▶ Work instructions: A line counts if it contains the string "inner"; say how many such lines there are, giving only the number.

--- begin ---

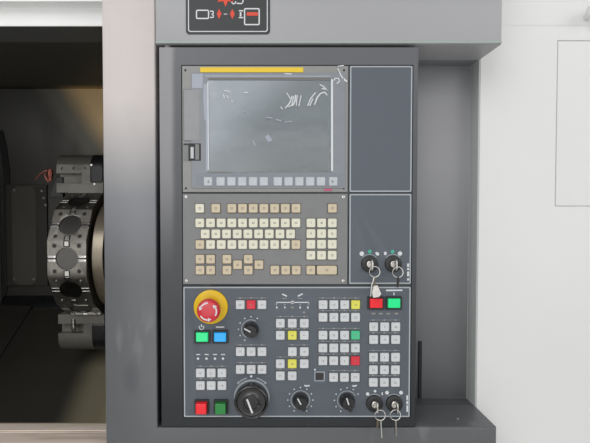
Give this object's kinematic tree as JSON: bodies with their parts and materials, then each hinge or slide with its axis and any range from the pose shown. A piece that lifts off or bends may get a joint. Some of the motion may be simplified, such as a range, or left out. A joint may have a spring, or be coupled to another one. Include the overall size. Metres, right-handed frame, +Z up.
{
  "type": "cnc turning lathe",
  "caption": "Slant-bed turning lathe with a multi-station turret, chuck, tailstock, sliding door, swivelling operator panel with keys, knobs and a stop button, and a rear electrical cabinet.",
  "frame": {"origin": "centre of the machine's box at floor level", "axes": "+X to the right along the spindle, +Y to the back, +Z up"},
  "size_m": [3.2, 1.84, 1.92],
  "materials": {
    "pale_paint": "pale grey-white powder coat, fine texture",
    "dark_paint": "dark grey satin powder coat with soft smudges",
    "panel_paint": "charcoal satin powder coat",
    "slate_plate": "slate printed film with pale border lines",
    "plate_grey": "mid grey moulded unit",
    "cast_paint": "grey machine enamel on cast iron",
    "steel": "ground steel",
    "dark_steel": "oiled dark steel",
    "black_plastic": "black moulded plastic",
    "red_plastic": "red moulded plastic",
    "green_plastic": "green moulded plastic",
    "blue_plastic": "blue moulded plastic",
    "belt_rubber": "black ribbed belt",
    "window_glass": "clear laminated pane"
  },
  "bodies": {
    "machine": {"bed_casting": "cast_paint", "headstock_casting": "cast_paint", "front_bearing": "steel", "rear_bearing": "steel", "spindle_motor": "dark_paint", "drive_belt": "belt_rubber", "coolant_tank": "cast_paint", "chamber_liner": "dark_steel", "way_cover": "steel", "left_cover": "pale_paint", "upper_cover": "pale_paint", "right_cover": "pale_paint", "rear_cover": "pale_paint", "lower_front_cover": "pale_paint", "front_frame": "dark_paint", "header_cover": "dark_paint", "niche_liner": "dark_paint", "electrical_cabinet": "pale_paint"},
    "spindle_line": {"spindle": "steel", "chuck_body": "steel", "chuck_cylinder": "cast_paint"},
    "jaw_1": {"chuck_jaw_1": "steel"},
    "jaw_2": {"chuck_jaw_2": "steel"},
    "jaw_3": {"chuck_jaw_3": "steel"},
    "motor_drive": {"motor_pulley": "steel"},
    "z_drive": {"z_screw": "steel"},
    "saddle_body": {"saddle": "cast_paint"},
    "cross_body": {"cross_slide": "cast_paint", "turret_housing": "dark_steel"},
    "turret": {"turret_disc": "steel", "upper_tool_holder": "dark_steel", "lower_tool_holder": "dark_steel"},
    "tailstock_body": {"tailstock": "cast_paint"},
    "quill": {"tailstock_quill": "steel"},
    "door": {"door_panel": "pale_paint", "door_window": "window_glass"},
    "cabinet_flap": {"cabinet_door": "pale_paint"},
    "hatch": {"hatch_door": "pale_paint"},
    "panel": {"panel_box": "panel_paint", "display_unit": "plate_grey", "keyboard_unit": "plate_grey", "blank_plate": "slate_plate", "key_plate": "slate_plate", "operator_plate": "slate_plate"},
    "card_flap": {"card_slot_cover": "plate_grey"},
    "stop_head": {"emergency_stop": "red_plastic"},
    "wheel": {"handwheel": "black_plastic"},
    "feed_knob_body": {"feed_knob": "black_plastic"},
    "speed_knob_body": {"speed_knob": "black_plastic"},
    "rapid_knob_body": {"rapid_knob": "black_plastic"},
    "panel_key_1_body": {"panel_key_1": "steel"},
    "panel_key_2_body": {"panel_key_2": "steel"},
    "panel_key_3_body": {"panel_key_3": "steel"},
    "panel_key_4_body": {"panel_key_4": "steel"},
    "green_button_body": {"green_button": "green_plastic"},
    "blue_button_body": {"blue_button": "blue_plastic"},
    "stop_button_body": {"stop_button": "red_plastic"},
    "start_button_body": {"start_button": "green_plastic"},
    "reset_button_body": {"reset_button": "red_plastic"},
    "ready_button_body": {"ready_button": "green_plastic"}
  },
  "joints": [
    {"name": "spindle_spin", "type": "hinge", "parent": "machine", "child": "spindle_line", "pos_m": [-0.804, -0.518, 1.01], "axis": [1, 0, 0], "continuous": true},
    {"name": "jaw_1_slide", "type": "slide", "parent": "spindle_line", "child": "jaw_1", "axis": [0, 0, 1], "range_m": [0, 0.006]},
    {"name": "jaw_2_slide", "type": "slide", "parent": "spindle_line", "child": "jaw_2", "axis": [0, -0.866, -0.5], "range_m": [0, 0.006]},
    {"name": "jaw_3_slide", "type": "slide", "parent": "spindle_line", "child": "jaw_3", "axis": [0, 0.866, -0.5], "range_m": [0, 0.006]},
    {"name": "motor_spin", "type": "hinge", "parent": "machine", "child": "motor_drive", "pos_m": [-1.496, 0.4367, 1.07657], "axis": [1, 0, 0], "continuous": true},
    {"name": "saddle_slide", "type": "slide", "parent": "machine", "child": "saddle_body", "axis": [1, 0, 0], "range_m": [-0.42, 0]},
    {"name": "z_screw_spin", "type": "hinge", "parent": "machine", "child": "z_drive", "pos_m": [-0.84, -0.14796, 0.77908], "axis": [1, 0, 0], "continuous": true},
    {"name": "cross_slide_travel", "type": "slide", "parent": "saddle_body", "child": "cross_body", "axis": [0, 0.866, 0.5], "range_m": [-0.2, 0]},
    {"name": "turret_index", "type": "hinge", "parent": "cross_body", "child": "turret", "pos_m": [-0.0675, -0.16813, 1.212], "axis": [1, 0, 0], "continuous": true},
    {"name": "tailstock_slide", "type": "slide", "parent": "machine", "child": "tailstock_body", "axis": [1, 0, 0], "range_m": [-0.2, 0]},
    {"name": "quill_slide", "type": "slide", "parent": "tailstock_body", "child": "quill", "axis": [1, 0, 0], "range_m": [-0.08, 0]},
    {"name": "door_slide", "type": "slide", "parent": "machine", "child": "door", "axis": [1, 0, 0], "range_m": [0, 0.9]},
    {"name": "cabinet_door_swing", "type": "hinge", "parent": "machine", "child": "cabinet_flap", "pos_m": [1.25, 0.87785, 0.25], "axis": [0, 0, 1], "range_deg": [-110, 0]},
    {"name": "hatch_swing", "type": "hinge", "parent": "machine", "child": "hatch", "pos_m": [1.486, -0.785, 1.3608], "axis": [0, 0, 1], "range_deg": [0, 100]},
    {"name": "panel_swivel", "type": "hinge", "parent": "machine", "child": "panel", "pos_m": [0.387, -0.866, 0.9673], "axis": [0, 0, 1], "range_deg": [-90, 0]},
    {"name": "card_cover_swing", "type": "hinge", "parent": "panel", "child": "card_flap", "pos_m": [0.4176, -0.8798, 1.47388], "axis": [0, 0, 1], "range_deg": [-100, 0]},
    {"name": "emergency_stop_press", "type": "slide", "parent": "panel", "child": "stop_head", "axis": [0, 1, 0], "range_m": [0, 0.004], "stiffness_N_per_m": 400},
    {"name": "handwheel_turn", "type": "hinge", "parent": "panel", "child": "wheel", "pos_m": [0.53585, -0.878, 1.02001], "axis": [0, 1, 0], "continuous": true},
    {"name": "feed_knob_turn", "type": "hinge", "parent": "panel", "child": "feed_knob_body", "pos_m": [0.53464, -0.878, 1.14148], "axis": [0, 1, 0], "range_deg": [-120, 120]},
    {"name": "speed_knob_turn", "type": "hinge", "parent": "panel", "child": "speed_knob_body", "pos_m": [0.62239, -0.878, 1.01464], "axis": [0, 1, 0], "range_deg": [-120, 120]},
    {"name": "rapid_knob_turn", "type": "hinge", "parent": "panel", "child": "rapid_knob_body", "pos_m": [0.7053, -0.878, 1.01417], "axis": [0, 1, 0], "range_deg": [-120, 120]},
    {"name": "panel_key_3_turn", "type": "hinge", "parent": "panel", "child": "panel_key_3_body", "pos_m": [0.75401, -0.878, 1.0088], "axis": [0, 1, 0], "range_deg": [0, 90]},
    {"name": "panel_key_4_turn", "type": "hinge", "parent": "panel", "child": "panel_key_4_body", "pos_m": [0.78902, -0.878, 1.0088], "axis": [0, 1, 0], "range_deg": [0, 90]},
    {"name": "panel_key_1_turn", "type": "hinge", "parent": "panel", "child": "panel_key_1_body", "pos_m": [0.74383, -0.878, 1.25777], "axis": [0, 1, 0], "range_deg": [0, 90]},
    {"name": "panel_key_2_turn", "type": "hinge", "parent": "panel", "child": "panel_key_2_body", "pos_m": [0.78544, -0.878, 1.25777], "axis": [0, 1, 0], "range_deg": [0, 90]},
    {"name": "green_button_press", "type": "slide", "parent": "panel", "child": "green_button_body", "axis": [0, 1, 0], "range_m": [0, 0.0015], "stiffness_N_per_m": 300},
    {"name": "blue_button_press", "type": "slide", "parent": "panel", "child": "blue_button_body", "axis": [0, 1, 0], "range_m": [0, 0.0015], "stiffness_N_per_m": 300},
    {"name": "stop_button_press", "type": "slide", "parent": "panel", "child": "stop_button_body", "axis": [0, 1, 0], "range_m": [0, 0.0015], "stiffness_N_per_m": 300},
    {"name": "start_button_press", "type": "slide", "parent": "panel", "child": "start_button_body", "axis": [0, 1, 0], "range_m": [0, 0.0015], "stiffness_N_per_m": 300},
    {"name": "reset_button_press", "type": "slide", "parent": "panel", "child": "reset_button_body", "axis": [0, 1, 0], "range_m": [0, 0.0015], "stiffness_N_per_m": 300},
    {"name": "ready_button_press", "type": "slide", "parent": "panel", "child": "ready_button_body", "axis": [0, 1, 0], "range_m": [0, 0.0015], "stiffness_N_per_m": 300}
  ],
  "couplings": [
    {"joint": "jaw_2_slide", "follows": "jaw_1_slide", "ratio": 1},
    {"joint": "jaw_3_slide", "follows": "jaw_1_slide", "ratio": 1},
    {"joint": "motor_spin", "follows": "spindle_spin", "ratio": 1.4444},
    {"joint": "z_screw_spin", "follows": "saddle_slide", "rad_per_m": 523.6}
  ]
}
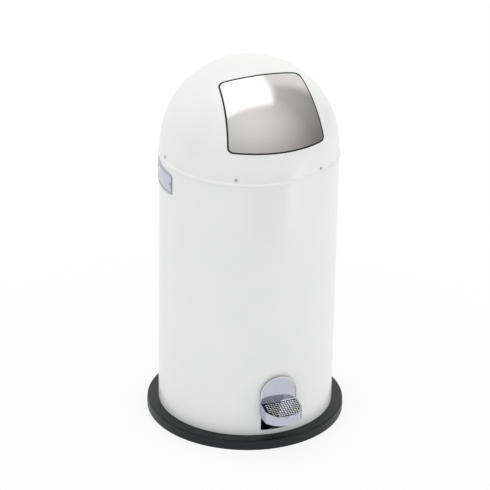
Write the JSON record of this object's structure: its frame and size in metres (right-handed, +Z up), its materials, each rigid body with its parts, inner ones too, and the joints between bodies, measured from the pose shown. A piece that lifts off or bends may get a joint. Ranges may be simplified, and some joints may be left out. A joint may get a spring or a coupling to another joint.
{
  "type": "step trash can",
  "caption": "Round step trash can with a domed lift-off hood, an inward-opening flap worked by the pedal, an inner liner with a bail, and a wide floor ring.",
  "frame": {"origin": "on the floor, on the bin's axis, at the centre of the floor ring's foot", "axes": "+Z up along the bin's axis, -Y towards the front where the pedal and flap are, +X to the right seen from the front"},
  "size_m": [0.3999, 0.4315, 0.755],
  "materials": {
    "white_enamel": "semi-gloss white powder coat",
    "black_rubber": "satin black",
    "galvanised": "galvanised sheet",
    "bright_steel": "bright drawn steel",
    "spring_steel": "wound wire",
    "pedal_chrome": "chromed",
    "flap_steel": "polished stainless steel",
    "plate_metal": "satin, bare",
    "bush_plastic": "moulded"
  },
  "bodies": {
    "bin": {"base_ring": "black_rubber", "floor_plate": "galvanised", "body_shell": "white_enamel", "body_foot": "white_enamel", "slot_sill": "white_enamel", "liner_seat_ring": "galvanised", "upper_rod_bush": "bush_plastic", "rod_guide_bracket": "galvanised", "lower_rod_bush": "bush_plastic", "name_plate": "plate_metal", "name_plate_rivets": "bright_steel", "pedal_bracket": "galvanised", "pedal_axle": "bright_steel", "pedal_axle_clips": "bright_steel", "spring_seat": "bush_plastic", "return_spring": "spring_steel", "lever_rest": "black_rubber"},
    "pedal": {"pedal_lever": "galvanised", "pedal_plate": "pedal_chrome", "pedal_plate_rim": "pedal_chrome", "pedal_tread": "pedal_chrome", "tread_pad": "pedal_chrome"},
    "lift_rod": {"lift_rod": "bright_steel", "rod_foot": "bush_plastic", "rod_cap": "bush_plastic"},
    "liner": {"liner_bucket": "galvanised", "bail_ears": "galvanised"},
    "bail": {"bail": "bright_steel", "bail_grip": "bush_plastic"},
    "hood": {"hood_shell": "white_enamel", "hood_collar": "galvanised", "hood_rivets": "white_enamel", "flap_brackets": "galvanised", "guide_arm": "galvanised"},
    "push_rod": {"push_rod": "bright_steel", "push_foot": "galvanised"},
    "flap": {"flap_panel": "flap_steel", "flap_arms": "galvanised", "flap_axle": "bright_steel", "flap_axle_clips": "bright_steel", "flap_crank": "galvanised", "flap_spring": "spring_steel", "flap_tabs": "galvanised", "flap_buffers": "black_rubber"}
  },
  "joints": [
    {"name": "pedal_hinge", "type": "hinge", "parent": "bin", "child": "pedal", "pos_m": [0, -0.105, 0.05], "axis": [1, 0, 0], "range_deg": [0, 12], "stiffness_Nm_per_rad": 1.5, "springref_deg": -28.65, "deforming": ["return_spring"]},
    {"name": "lift_rod_slide", "type": "slide", "parent": "bin", "child": "lift_rod", "axis": [0, 0, 1], "range_m": [0, 0.05666]},
    {"name": "liner_lift", "type": "slide", "parent": "bin", "child": "liner", "axis": [0, 0, 1], "range_m": [0, 0.006]},
    {"name": "bail_hinge", "type": "hinge", "parent": "liner", "child": "bail", "pos_m": [0, 0, 0.52], "axis": [-1, 0, 0], "range_deg": [0, 12]},
    {"name": "hood_lift", "type": "slide", "parent": "bin", "child": "hood", "axis": [0, 0, 1], "range_m": [0, 0.06]},
    {"name": "push_rod_slide", "type": "slide", "parent": "hood", "child": "push_rod", "axis": [0, 0, 1], "range_m": [0, 0.05666]},
    {"name": "flap_hinge", "type": "hinge", "parent": "hood", "child": "flap", "pos_m": [0, -0.022, 0.727], "axis": [1, 0, 0], "range_deg": [0, 45.01], "stiffness_Nm_per_rad": 0.25, "springref_deg": -91.67}
  ],
  "couplings": [
    {"joint": "lift_rod_slide", "follows": "pedal_hinge", "m_per_rad": 0.2696},
    {"joint": "push_rod_slide", "follows": "pedal_hinge", "m_per_rad": 0.2696},
    {"joint": "flap_hinge", "follows": "pedal_hinge", "ratio": 3.75}
  ]
}
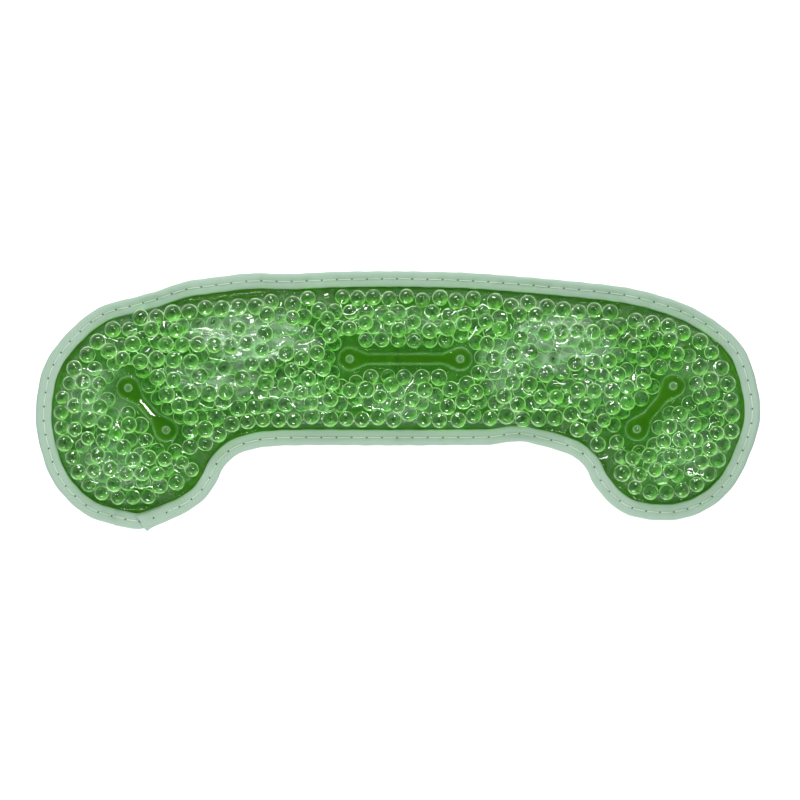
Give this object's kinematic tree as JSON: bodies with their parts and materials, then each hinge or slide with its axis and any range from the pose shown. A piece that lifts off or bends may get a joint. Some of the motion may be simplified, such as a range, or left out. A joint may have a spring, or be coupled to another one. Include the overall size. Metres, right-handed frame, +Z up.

--- end ---

▶ Task answer: 2